One of the main themes in The Turning Point. Emma was once a great dancer, but now she's in her mid-forties and can barely execute a double pirouette. Her old friends Wayne and Dee Dee, also once on their way to ballet stardom, abandoned their performing careers shortly after having their first child. And Michael, the artistic director, has devolved from a great choreographer into an administrator.
Literature
Tan'elKoth in Blade of Tyshalle literally fits this trope to a T. He used to be a god. As a line points out, his very name was changed to an unwilling admission that he no longer is that being. Hari also longs for the glory days of his career, when he was an unstoppable assassin instead of a paraplegic bureaucrat. See also Orbek's obsession with reviving the Black Knife nation in Caine Black Knife
Many characters in The Great Gatsby, but especially Tom Buchanan, who used to be a star football player for Yale. Nick's impression of Tom is as a restless man who goes about his entire life looking for another football game to win.
Gatsby himself inverts this. He never had such pure happiness in his past, but he's ignoring reality in order to try and make the future glorious and perfect and lovely.
Subverted in Children of the Lens, last in the Lensman sequence: the surviving crew of the battleship "Dauntless", now top brass, cast off their regalia and revert to their original roles aboard ship of twenty years before in order to re-enter a strange universe and craft the ultimate weapon. They literally get to relive their glory days, even as they are living a second set.
Live-Action TV
A witch in an episode of Buffy the Vampire Slayer (who didn't see this coming) never got over her glory days as a cheerleader, so forcibly switched places with her daughter to relive "her glory days".
Star Trek: The Original Series, episode 2x24, "The Ultimate Computer," had Dr. Richard Daystrom and the duotronic computer system. Years later, he did get a prestigious science academy named after him.
Did you know that Al Bundy of Married... with Children once scored four touchdowns in one game of high school football? Al sure wants you to know.
Illyria, a Cthulu-esque goddess demon from Angel, awakens from millions of years of stasis to find herself trapped in a human body, her cult all but extinct and her armies long since turned to dust. She spends a lot of time moping about how powerful she used to be. It's actually quite poignant to see how she deals with the modern world.
It's amazing that Ducky has even had the time to experience all the things he's always rambling on about. He's not that old...
Q: How many Centauri does it take to change a lightbulb?
A: Just one... but in the Glory Days of the Republic, hundreds of servants would change thousands of lightbulbs at our every whim!
The main theme of The Twilight Zone episode "The Sixteen Millimeter Shrine", in which aging actress Barbara Jean Trenton longs for the days when she and her friends were young, beautiful stars.

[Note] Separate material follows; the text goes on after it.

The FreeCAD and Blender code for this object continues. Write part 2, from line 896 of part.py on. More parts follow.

Highlander actually has an episode called 'Glory Days', where Joe Dawson, who was the star quarterback of the high school football team, meets up with the head cheerleader he'd once dated for a time. He gets depressed because of having lost his legs in Vietnam, and doesn't think she'll like him, that he's 'damaged goods' (she was actually married anyway, and nothing came of it, but she does reassure him that he isn't damaged). Meanwhile, Mac is targeted by a former mobster immortal who's also this trope, depressed and unhappy and wanting Mac dead for instigating the 'death' that got him kicked out of the mob back in the 30s.
Mike Oldfield - After the surprisingly huge success of his debut album "Tubular Bells", he tried to reproduce it again, again and again to save his decreasing popularity, which didn't help much.

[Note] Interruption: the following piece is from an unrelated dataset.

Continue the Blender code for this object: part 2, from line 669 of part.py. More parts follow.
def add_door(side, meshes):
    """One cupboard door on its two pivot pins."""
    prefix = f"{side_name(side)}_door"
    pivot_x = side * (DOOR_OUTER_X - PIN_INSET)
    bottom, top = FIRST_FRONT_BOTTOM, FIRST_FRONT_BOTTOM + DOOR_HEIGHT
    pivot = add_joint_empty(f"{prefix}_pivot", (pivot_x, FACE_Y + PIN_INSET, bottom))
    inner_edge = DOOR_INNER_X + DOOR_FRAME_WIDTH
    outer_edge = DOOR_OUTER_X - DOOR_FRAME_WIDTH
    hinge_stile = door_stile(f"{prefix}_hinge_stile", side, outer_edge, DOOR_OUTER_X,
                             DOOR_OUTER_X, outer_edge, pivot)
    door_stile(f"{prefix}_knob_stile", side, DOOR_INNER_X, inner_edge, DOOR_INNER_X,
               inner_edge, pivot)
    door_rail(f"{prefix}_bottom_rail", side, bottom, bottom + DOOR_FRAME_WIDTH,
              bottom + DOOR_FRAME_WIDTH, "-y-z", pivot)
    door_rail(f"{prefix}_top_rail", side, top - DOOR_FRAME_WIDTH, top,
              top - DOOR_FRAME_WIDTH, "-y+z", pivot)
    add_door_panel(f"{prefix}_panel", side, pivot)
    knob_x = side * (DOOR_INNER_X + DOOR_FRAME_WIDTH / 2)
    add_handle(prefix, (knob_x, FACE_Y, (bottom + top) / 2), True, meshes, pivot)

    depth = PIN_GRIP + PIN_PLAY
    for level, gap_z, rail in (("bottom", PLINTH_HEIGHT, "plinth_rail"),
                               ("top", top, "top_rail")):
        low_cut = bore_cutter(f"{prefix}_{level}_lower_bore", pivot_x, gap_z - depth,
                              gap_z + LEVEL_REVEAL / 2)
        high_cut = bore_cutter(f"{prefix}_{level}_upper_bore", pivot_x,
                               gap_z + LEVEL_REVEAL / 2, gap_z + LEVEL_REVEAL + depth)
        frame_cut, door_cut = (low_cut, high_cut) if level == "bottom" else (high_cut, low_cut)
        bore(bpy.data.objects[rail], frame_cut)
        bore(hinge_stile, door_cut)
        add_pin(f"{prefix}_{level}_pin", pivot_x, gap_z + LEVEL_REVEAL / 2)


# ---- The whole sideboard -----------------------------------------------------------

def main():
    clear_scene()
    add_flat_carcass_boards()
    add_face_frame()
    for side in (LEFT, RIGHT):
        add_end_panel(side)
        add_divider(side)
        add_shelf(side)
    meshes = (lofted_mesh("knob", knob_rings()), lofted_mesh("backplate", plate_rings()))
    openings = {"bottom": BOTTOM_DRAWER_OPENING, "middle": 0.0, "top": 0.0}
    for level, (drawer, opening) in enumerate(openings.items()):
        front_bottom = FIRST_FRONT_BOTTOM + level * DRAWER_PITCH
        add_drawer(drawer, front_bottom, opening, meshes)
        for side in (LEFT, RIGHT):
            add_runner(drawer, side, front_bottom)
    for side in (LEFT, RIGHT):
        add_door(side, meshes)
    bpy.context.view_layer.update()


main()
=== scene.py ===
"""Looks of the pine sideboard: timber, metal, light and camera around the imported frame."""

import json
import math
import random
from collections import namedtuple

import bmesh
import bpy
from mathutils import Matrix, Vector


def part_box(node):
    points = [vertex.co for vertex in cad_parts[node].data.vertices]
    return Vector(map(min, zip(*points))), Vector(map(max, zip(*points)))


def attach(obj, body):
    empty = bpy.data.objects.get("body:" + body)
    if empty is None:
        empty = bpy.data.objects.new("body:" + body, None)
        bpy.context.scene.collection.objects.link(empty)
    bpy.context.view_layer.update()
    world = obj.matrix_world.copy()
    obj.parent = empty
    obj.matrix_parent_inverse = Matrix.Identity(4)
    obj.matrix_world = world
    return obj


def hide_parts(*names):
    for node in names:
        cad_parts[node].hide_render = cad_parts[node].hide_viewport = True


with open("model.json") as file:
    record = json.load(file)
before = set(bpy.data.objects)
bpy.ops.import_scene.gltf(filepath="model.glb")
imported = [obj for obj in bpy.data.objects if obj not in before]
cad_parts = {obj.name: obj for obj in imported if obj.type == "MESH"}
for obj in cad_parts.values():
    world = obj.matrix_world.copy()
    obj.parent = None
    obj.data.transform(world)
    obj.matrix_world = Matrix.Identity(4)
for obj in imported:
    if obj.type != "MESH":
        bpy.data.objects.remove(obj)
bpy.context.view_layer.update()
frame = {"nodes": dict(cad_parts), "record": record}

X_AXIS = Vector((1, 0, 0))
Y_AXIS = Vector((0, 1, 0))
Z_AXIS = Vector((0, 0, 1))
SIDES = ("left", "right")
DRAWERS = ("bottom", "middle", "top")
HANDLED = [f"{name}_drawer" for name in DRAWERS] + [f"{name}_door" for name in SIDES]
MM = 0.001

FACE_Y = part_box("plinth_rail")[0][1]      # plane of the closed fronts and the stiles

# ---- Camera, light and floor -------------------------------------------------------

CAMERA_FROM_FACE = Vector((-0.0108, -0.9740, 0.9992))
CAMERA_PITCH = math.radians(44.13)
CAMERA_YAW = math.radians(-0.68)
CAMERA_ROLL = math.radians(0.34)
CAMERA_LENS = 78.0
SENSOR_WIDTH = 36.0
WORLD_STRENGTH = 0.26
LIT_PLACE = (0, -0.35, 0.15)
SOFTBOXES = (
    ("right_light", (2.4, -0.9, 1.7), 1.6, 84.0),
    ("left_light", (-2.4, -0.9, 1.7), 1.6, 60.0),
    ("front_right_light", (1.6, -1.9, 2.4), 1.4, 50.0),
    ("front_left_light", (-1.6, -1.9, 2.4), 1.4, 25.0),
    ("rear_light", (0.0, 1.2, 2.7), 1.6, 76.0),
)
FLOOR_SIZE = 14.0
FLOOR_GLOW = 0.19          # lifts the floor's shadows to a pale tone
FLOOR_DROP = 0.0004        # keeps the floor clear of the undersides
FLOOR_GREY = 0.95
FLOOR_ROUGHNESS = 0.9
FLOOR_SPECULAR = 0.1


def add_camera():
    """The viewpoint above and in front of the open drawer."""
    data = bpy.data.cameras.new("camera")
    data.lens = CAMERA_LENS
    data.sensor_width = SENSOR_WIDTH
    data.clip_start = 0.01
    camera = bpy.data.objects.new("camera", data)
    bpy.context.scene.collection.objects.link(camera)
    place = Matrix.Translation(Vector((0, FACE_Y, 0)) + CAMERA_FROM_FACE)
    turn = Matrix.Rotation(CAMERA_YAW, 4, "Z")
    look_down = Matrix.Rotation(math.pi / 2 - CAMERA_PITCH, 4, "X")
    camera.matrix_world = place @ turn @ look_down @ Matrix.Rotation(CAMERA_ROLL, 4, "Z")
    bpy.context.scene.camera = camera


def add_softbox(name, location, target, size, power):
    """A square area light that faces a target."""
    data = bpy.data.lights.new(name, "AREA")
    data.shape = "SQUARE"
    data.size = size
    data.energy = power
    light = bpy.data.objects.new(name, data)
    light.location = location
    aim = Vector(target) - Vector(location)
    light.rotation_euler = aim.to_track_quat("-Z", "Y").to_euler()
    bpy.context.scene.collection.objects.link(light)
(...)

He's ruefully acknowledged that last one in interview - that somehow, going back and fixing it has wrecked it.
The Bowling For Soup song "1985" is about a woman who misses her high school days back in the 80's.

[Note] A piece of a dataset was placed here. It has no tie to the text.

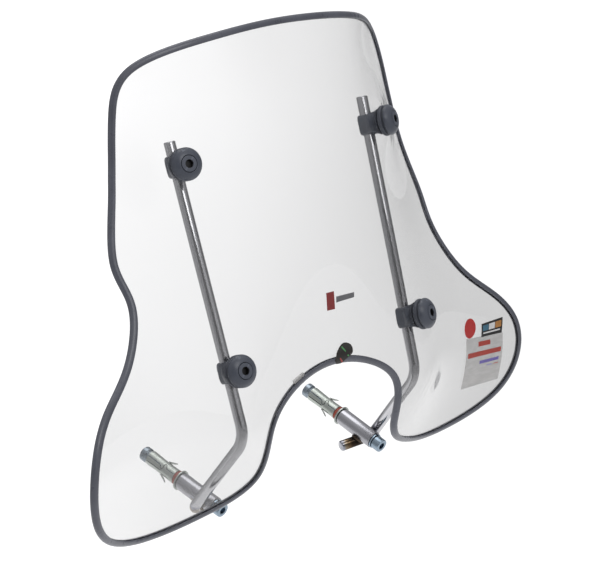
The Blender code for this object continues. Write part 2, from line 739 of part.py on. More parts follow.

The Bob Seger hit Like a Rock features a man reminiscing about his youth.
Mythology
Jason from the Argonautica actually met his end because of his obsession with his Glory Days. After Jason's lack of faith to Medea destroyed his life, he found himself years later on the beach where the hulk of his old ship the Argo lay. As he sat reminiscing about his adventure, the rotting prow of the Argo fell on Jason.
Theatre
Willy Loman in Death of a Salesman is so obsessed with his glory days that he occasionally flashes back to them.
This is a major element in the story. In fact, the trope in terms of whether or not the glory days actually had that much glory in them, or was Willy (and also his son) unknowingly reimagining their past because they could not stand the idea that they never were anything big in the first place.
Video Games
Guybrush at the start of Monkey Island 2: LeChuck's Revenge. Since he beat LeChuck in the first game he had a great life, but people were expecting more and eventually he lost Elaine and the people forgot about him. It was one of his motivations to find the Big Whoop.
Web Original
In Survival of the Fittest, it's often argued that Version 1 was the Glory Days of the board, and that people much prefered the old systems and the ways of going about things. Fortunately, with V3 underway, this dissension appears to have died down. New Glory Days perhaps?
Depending on where you stand, this was subverted in a recent thread on the board, in which both V1 and V2 were criticised - V1 for being too spontaneous and for a lesser writing quality, and V2 for being too overplanned. To quote the Admin of the site, "for the most part, V3's found a good mix of both planning and spontaneity". Read the thread here.
The main theme of There Will Be Brawl. Mario, Link, and a few other characters in particular seem to have taken it hard.
Western Animation
Camp Lazlo: on the episode "Dead Bean Drop", Slinkman, of all people misses his days as a death-defying daredevil, but he seems to have shoved it into the back of his mind over the years until Lazlo, Clam, and Raj find out and begin talking about it nonstop. He apparently moves past it when after fifteen years of having quit, he manages to jump the titular cliff, and it is never mentioned again.
Some people in the United States when it comes to World War II. Now both the left and the right agree it was a good thing we were involved. The problem is trying to use in the way of other examples of this trope.